そこで、自宅の所有権は子供に渡して、自分は預貯金の多くの部分を相続することとします。子供が相続した自宅には「配偶者居住権」を設定して生涯居住できるようにしておくというものです。


しかし、このような本来想定されているケースでの活用はあまり多くないと思います。なぜならば、親子間の問題ですので、相続時の話し合いの中で、親の居住環境や今後の親の生活費について子供サイドも十分配慮することが多いからです。自宅の名義を誰にしようと親が引続き居住することに文句を言う子供は少ないと思います。

(相続税の節税対策としての活用方法)

「配偶者居住権」は、居住権という1つの財産権です。財産権である以上、一定の財産的価値を計算することができます。配偶者居住権の相続税評価額は、建物の相続税評価額を基にして、「建物の残存耐用年数」「残された配偶者の平均余命」などを使って計算することができます。


つまり、配偶者居住権には一定の財産的価値が認められることから、例えば、子供が親の自宅を相続した場合、残された親に配偶者居住権を設定すれば、その分、相続した自宅の相続税の評価額を低くすることができます。
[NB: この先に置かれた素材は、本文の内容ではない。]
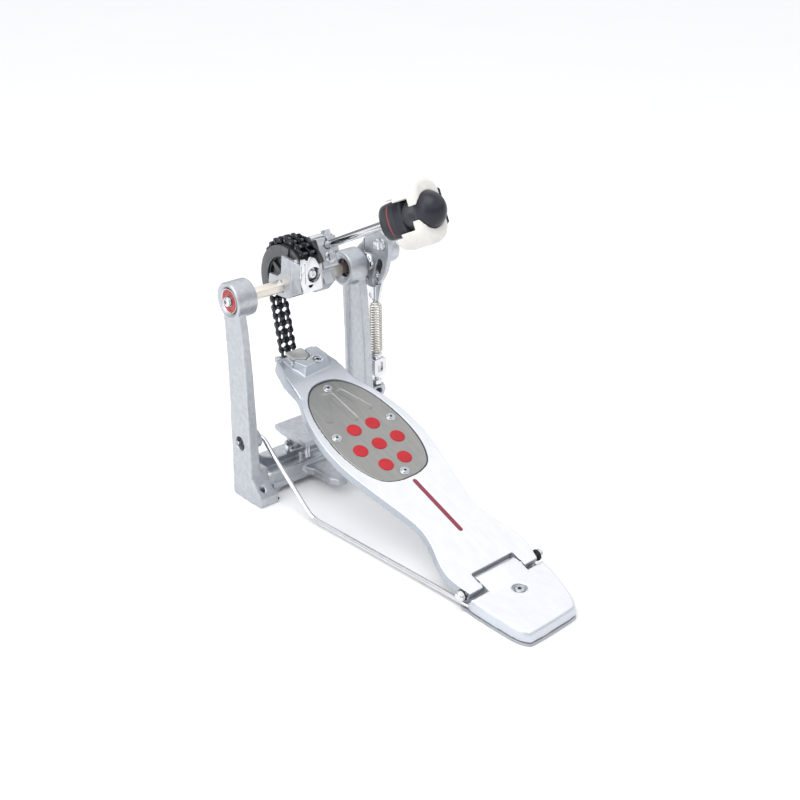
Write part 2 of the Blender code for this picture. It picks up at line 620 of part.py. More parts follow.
def make_footboard():
    """Cast board with two hinge ears, a waist and a raised toe."""
    side = [(23.5, 12.0), (38.5, 12.0), (45.0, 22.0), (39.0, 46.0), (31.0, 70.0), (36.0, 92.0),
            (43.0, 120.0), (49.0, 150.0), (50.5, 165.0), (49.0, 185.0), (43.5, 212.0),
            (31.0, 240.0), (29.0, 262.0), (24.0, 284.0)]
    board = plate("footboard", mirrored(side), -2.4, 2.2, axis="Z", **ON_BOARD)
    toe = plate("toe", [(242.0, -1.0), (284.0, -9.0), (287.0, -7.0), (287.0, 8.0), (268.0, 12.0),
                        (250.0, 9.0), (242.0, 4.0)], -26.0, 26.0, axis="X", tool=True, **ON_BOARD)
    toe_trim = plate("toe_trim", mirrored([(29.5, 230.0), (28.5, 262.0), (22.0, 287.5)]),
                     -30.0, 30.0, axis="Z", tool=True, **ON_BOARD)
    boolean(toe, [toe_trim], "INTERSECT")
    tools = [toe]
    for side_x in (-1, 1):
        low, high = sorted((side_x * 23.5, side_x * 38.5))
        tools.append(rod("ear_round", (low, 0, 0), (high, 0, 0), 5.0, tool=True, **ON_BOARD))
        tools.append(block("ear_web", (low, 1.0, -2.4), (high, 16.0, 2.2), tool=True, **ON_BOARD))
        low, high = sorted((side_x * 9.6, side_x * 13.5))
        tools.append(plate("toe_lug", [(280.0, -8.8), (297.5, -10.0), (298.5, -5.5), (294.0, -2.4),
                                       (280.0, 2.0)], low, high, axis="X", tool=True, **ON_BOARD))
    join(board, *tools)
    pin_hole = rod("board_pin_hole", (-60.0, 0, 0), (60.0, 0, 0), 2.5 + GAP, tool=True, **ON_BOARD)
    toe_hole = rod("toe_hole", (-40.0, 0, 0), (40.0, 0, 0), PIN_RADIUS + GAP, at=TOE_PIVOT, sides=10,
                   tool=True)
    cut(board, pin_hole, toe_hole)
    return paint(board, (0.80, 0.80, 0.81), 0.7, 0.35)


def make_oval():
    """Oval tread plate on the board."""
    points = [(38.0 * math.copysign(abs(math.cos(a)) ** 0.9, math.cos(a)),
               180.0 + 58.0 * math.copysign(abs(math.sin(a)) ** 0.9, math.sin(a)))
              for a in [2 * math.pi * i / 48 for i in range(48)]]
    oval = plate("oval_plate", points, 2.2 + GAP, 4.0, axis="Z", **ON_BOARD)
    return paint(oval, (0.42, 0.42, 0.40), 0.8, 0.35)


def make_plate_screw(number, x, y):
    screw = rod("plate_screw_%d" % number, (x, y, 4.0 + GAP), (x, y, 6.0), 3.9, top=3.2, sides=20,
                **ON_BOARD)
    socket = rod("screw_socket", (x, y, 5.0), (x, y, 9.0), 1.6, sides=6, tool=True, **ON_BOARD)
    cut(screw, socket)
    return bright(screw)


def make_dot(number, x, y):
    dot = rod("grip_dot_%d" % number, (x, y, 4.0 + GAP), (x, y, 5.6), 6.8, top=6.3, sides=24, **ON_BOARD)
    return paint(dot, (0.62, 0.03, 0.05), 0.0, 0.6)


def make_toe_clamp():
    """Plate that holds the toe end of the chain, with its screw beside it."""
    clamp = plate("toe_clamp", [(252.0, 12.6), (266.0, 13.4), (286.0, 9.6), (286.0, 12.0),
                                (266.0, 17.0), (252.0, 15.5)], -10.0, 10.0, axis="X", **ON_BOARD)
    bore = rod("toe_bore", (4.0, 266.0, 0.0), (4.0, 266.0, 40.0), 2.0 + GAP, tool=True, **ON_BOARD)
    cut(clamp, bore)
    return paint(clamp, (0.80, 0.77, 0.72), 0.8, 0.35)


def make_toe_screw():
    screw = rod("toe_screw", (4.0, 266.0, 17.0 + GAP), (4.0, 266.0, 20.0), 4.0, **ON_BOARD)
    shank = rod("toe_shank", (4.0, 266.0, 12.8), (4.0, 266.0, 18.0), 2.0, sides=16, tool=True, **ON_BOARD)
    join(screw, shank)
    return bright(screw)


def make_hinge_pin():
    pin = rod("hinge_pin", (-49.0, 0, 0), (49.0, 0, 0), 2.5, at=HINGE)
    soften(pin, 0.4)
    return bright(pin)


def make_heel_plate():
    """Cast heel rest with a tongue and two knuckles on the hinge pin."""
    heel = plate("heel_plate", HEEL_OUTLINE, 7.2, 15.0, axis="Z")
    tools = [rod("tongue_round", (-22.5, HINGE_Y, HINGE_Z), (22.5, HINGE_Y, HINGE_Z), 4.6, tool=True),
             block("tongue_web", (-22.5, -274.0, 9.2), (22.5, HINGE_Y, 15.0), tool=True)]
    for side_x in (-1, 1):
        low, high = sorted((side_x * 39.6, side_x * 46.4))
        tools.append(rod("knuckle", (low, HINGE_Y, HINGE_Z), (high, HINGE_Y, HINGE_Z), 4.6, tool=True))
        tools.append(block("knuckle_web", (low, -280.0, 9.0), (high, HINGE_Y - 1.0, 15.0), tool=True))
    join(heel, *tools)
    bore = rod("heel_bore", (-60.0, HINGE_Y, HINGE_Z), (60.0, HINGE_Y, HINGE_Z), 2.5 + GAP, tool=True)
    recess = rod("heel_recess", (0, -285.0, 11.0), (0, -285.0, 30.0), 6.6, tool=True)
    cut(heel, bore, recess)
    return paint(heel, (0.80, 0.80, 0.81), 0.7, 0.35)


def make_heel_screw():
    screw = rod("heel_screw", (0, -285.0, 11.0 + GAP), (0, -285.0, 14.2), 5.0)
    socket = rod("heel_socket", (0, -285.0, 12.6), (0, -285.0, 20.0), 2.2, sides=6, tool=True)
    cut(screw, socket)
    return bright(screw)


def make_heel_base():
    """Ground plate under the heel that clips the two wires."""
    base = plate("heel_base", HEEL_OUTLINE[:-1] + [(42.0, -262.0), (38.0, -256.0), (-38.0, -256.0),
                                                   (-42.0, -262.0)], 0.0, 2.0, axis="Z")
    rib = plate("heel_rib", [(-34.0, -324.0), (8.0, -324.0), (24.0, -308.0), (33.0, -288.0), (33.0, -270.0),
                             (-34.0, -270.0)], 1.0, 7.2 - GAP, axis="Z", tool=True)
    join(base, rib)
    return paint(base, (0.30, 0.30, 0.31), 0.5, 0.6)


def make_wire(side):
    """Spreader wire from the post boss to the heel base."""
    name = "right_wire" if side > 0 else "left_wire"
    points = [(69.0, -4.0, 54.0), (50.0, -4.0, 54.0), (48.5, -6.5, 52.5), (50.5, -40.0, 31.5),
              (52.5, -78.0, 8.0), (52.3, -84.0, 5.2), (51.5, -92.0, 4.6), (39.0, -270.0, 4.6),
              (37.0, -310.0, 4.6)]
    wire = tube_path(name, [(side * x, y, z) for x, y, z in points], 2.2)
    return bright(wire)


# ---------------------------------------------------------------- hoop clamp
def make_jaw():
    """Upper jaw of the hoop clamp: a lever on a pin, with a claw behind and a screw in front."""
    jaw = plate("hoop_jaw", [(-12.5, 27.2), (-1.0, 26.2), (2.0, 23.5), (6.0, 25.5), (23.0, 40.0),
                             (27.5, 29.0), (30.5, 30.0), (28.0, 40.0), (24.5, 46.5), (20.0, 46.0),
                             (4.5, 31.8), (-1.0, 31.0), (-12.5, 31.2)], -JAW_HALF, JAW_HALF, axis="X")
    screw_hole = rod("jaw_screw_hole", (0, CLAMP_SCREW_Y, 20.0), (0, CLAMP_SCREW_Y, 40.0), 2.9 + GAP,
                     sides=20, tool=True)
    bore = rod("jaw_bore", (-40.0, *JAW_PIVOT), (40.0, *JAW_PIVOT), 1.8 + GAP, sides=16, tool=True)
    cut(jaw, screw_hole, bore)
    return cast(jaw)


def make_jaw_pin():
    pin = rod("jaw_pin", (-17.0, *JAW_PIVOT), (17.0, *JAW_PIVOT), 1.8, sides=16)
    return bright(pin)


def make_clamp_screw():
    """Square-headed jack screw that runs through the front of the jaw and closes it."""
    screw = rod("hoop_screw", (0, CLAMP_SCREW_Y, CLAMP_SCREW_TIP), (0, CLAMP_SCREW_Y, 35.0), 2.9, sides=20)
    collar = rod("screw_collar", (0, CLAMP_SCREW_Y, 31.0 + 2 * GAP), (0, CLAMP_SCREW_Y, 34.0), 4.6,
                 sides=20, tool=True)
    head = rod("screw_head", (0, CLAMP_SCREW_Y, 33.0), (0, CLAMP_SCREW_Y, 39.5), 3.8, sides=4, spin=45,
               tool=True)
    join(screw, collar, head)
    return bright(screw)


def build():
    make_base()
    for side in (-1, 1):
        make_post(side)
        make_bearing(side)
        make_foot_rubber(side)
        make_wire(side)
        make_felt(side)
    make_axle()
    make_axle_bolt()
    make_axle_nut()
    make_cam()
    make_cam_hub()
    make_chain_on_cam()
    for number in range(1, 5):
        make_lifting_link(number)
    make_chain_straight()
    make_chain_clamp()
    make_chain_bolt()
    make_holder()
    make_holder_key(1)
    make_holder_key(2)
    make_shaft()
    make_core()
    make_rocker()
    make_rocker_bolt()
    make_hook()
    make_spring()
    make_adjuster()
    make_anchor()
    make_adjuster_nut("adjuster_nut", 68.0 + GAP, 73.0, 5.5, 6)
    make_footboard()
    make_oval()
    for number, (x, y) in enumerate([(0, 233.0), (30.5, 183.0), (-30.5, 183.0), (0, 127.0)], start=1):
        make_plate_screw(number, x, y)
    for number, (x, y) in enumerate(DOT_SPOTS, start=1):
        make_dot(number, x, y)
    make_toe_clamp()
    make_toe_screw()
    make_hinge_pin()
    make_heel_plate()
    make_heel_screw()
    make_heel_base()
    make_jaw()
    make_jaw_pin()
    make_clamp_screw()


build()
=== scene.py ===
"""Looks of the bass drum pedal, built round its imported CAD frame. Lengths are in millimetres."""
import math

import bmesh
import bpy
from mathutils import Matrix, Vector


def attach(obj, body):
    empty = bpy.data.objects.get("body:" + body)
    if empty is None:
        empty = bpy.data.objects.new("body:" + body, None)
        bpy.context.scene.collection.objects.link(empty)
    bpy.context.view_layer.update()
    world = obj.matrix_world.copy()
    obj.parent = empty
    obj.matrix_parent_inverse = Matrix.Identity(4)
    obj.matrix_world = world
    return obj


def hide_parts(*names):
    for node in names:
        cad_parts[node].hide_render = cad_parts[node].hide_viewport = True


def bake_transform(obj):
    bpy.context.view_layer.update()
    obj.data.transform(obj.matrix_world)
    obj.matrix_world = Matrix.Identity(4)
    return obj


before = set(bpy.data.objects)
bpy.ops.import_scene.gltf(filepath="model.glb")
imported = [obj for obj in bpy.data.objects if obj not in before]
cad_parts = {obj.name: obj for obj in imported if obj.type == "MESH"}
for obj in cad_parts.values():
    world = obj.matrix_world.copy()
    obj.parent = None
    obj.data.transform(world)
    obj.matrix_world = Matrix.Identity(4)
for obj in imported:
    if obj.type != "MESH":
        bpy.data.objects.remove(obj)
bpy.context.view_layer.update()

MM = 0.001
AXLE_HEIGHT = 190.0
HINGE = (0.0, -261.9, 13.4)
BOARD_ANGLE = 20.94
BEATER_ANGLE = 64.6
CAM_RADIUS = 32.4
CAM_RISE = 7.5
CHAIN_PITCH = 8.0
CHAIN_LINKS = 10
CHAIN_TILT = math.radians(11.76)
SPRING_AXIS = (84.0, -10.0)
SPRING_BOTTOM = 101.0
SPRING_TOP = 151.0
HOOK_PIN = (-17.0, -9.0)
WIRE_BORE = (-4.5, 55)
SHAFT = (27, 23)
CLAMP_BOLT = (0.5, -20.0, 14.0)
CLAMP_BOLT_END = (0.5, -40, 14.0)
ROCKER_BOSS = (-24.5, 19.5)
PINCH_BOLT = (-8.6, 3.8)
HEEL_SCREW = (0, -283.5)
JAW_PIVOT = (2, 27.5)
JAW_SCREW = (0, -7)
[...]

残された親には、相続税の非課税枠 (1億6千万円または法定相続分のいずれか多い額)がありますので、親が預貯金とともに配偶者居住権を相続しても課税される心配は少ないと思います。子供が相続した親の自宅は配偶者居住権という負担が付いていますので、その負担分、自宅の相続税評価額を低くすることができます。

将来、親が亡くなって配偶者居住権が失効した場合、子供は負担のない自宅を所有することになります。このとき追加の税負担はありません。財産的価値のあった配偶者居住権は、親の死亡とともに無価値となります。親の配偶者居住権を相続するようなことにはなりません。

(子のない夫婦の相続の場合の活用方法)

子のない夫婦の一方が亡くなれば、相続人は残された配偶者と亡くなった配偶者の親となります。通常、親は既に亡くなっていますので、相続人は亡くなった配偶者の兄弟姉妹ということになります。兄弟姉妹が既に亡くなっていれば甥や姪ということになります。


相続財産が自宅と金融資産の場合、配偶者の兄弟姉妹等と遺産分割協議をすることになります。兄弟姉妹等が「相続分はいらない」といえば何の問題もありません。しかし、法定相続分を主張される場合があります。相続財産である金融資産や手持ち資金でまかなえれば良いのですが、準備できなければ自宅を売却する必要があります。

このときの選択肢として「配偶者居住権」が使える場合があります。金融資産は残された妻が相続して、自宅を兄弟姉妹や甥・姪に相続させるのです。そして自宅に「配偶者居住権」を設定してもらい、自分が亡くなるまで居住できるようにしておくのです。

親子間の話し合いではなく、亡くなった配偶者の兄弟姉妹や甥、姪という親戚との協議となるため、法定相続分に見合う財産を要求される確率が高くなります。このとき、この制度を活用すれば、問題を解決できる場合があると思います。

 

(子のない夫婦で亡くなった配偶者が離婚経験者の場合の活用方法)

前例の「子のない夫婦」の類似事例として、亡くなった配偶者が過去に離婚をしていて、前婚で子供がいた場合です。この場合は、残された配偶者は、亡くなった配偶者の前婚の子供と遺産分割協議をすることになります。


この場合は、遺産分割協議は難航することが予想されます。残された配偶者と亡くなった配偶者の子とは面識すらないかもしれません。遺産分割協議において、子側から法定相続分を要求してくる確率は高くなると思います。

この場合、手持ち財産がない場合の対応方法の1つとして「配偶者居住権」の活用も選択肢に入れておけば、心強いかもしれません。

(まとめ)

「配偶者居住権」の活用方法について考えてみましたが、当初予定されていた本来の活用事例は少ないのではないかと思っています。節税対策としての活用は一定程度ニーズはあると思います。

相続財産の遺産分割協議において、親子以外の親戚や事実上の第三者と協議をしなければならない場合があります。手持ち資金が少ないため自宅を売却せざるを得ない場合の対応策の1つとして「配偶者居住権」が活用できる場合があると思います。選択肢として心づもりしておけば、遺産分割協議も少しは安心して臨めるかもしれません。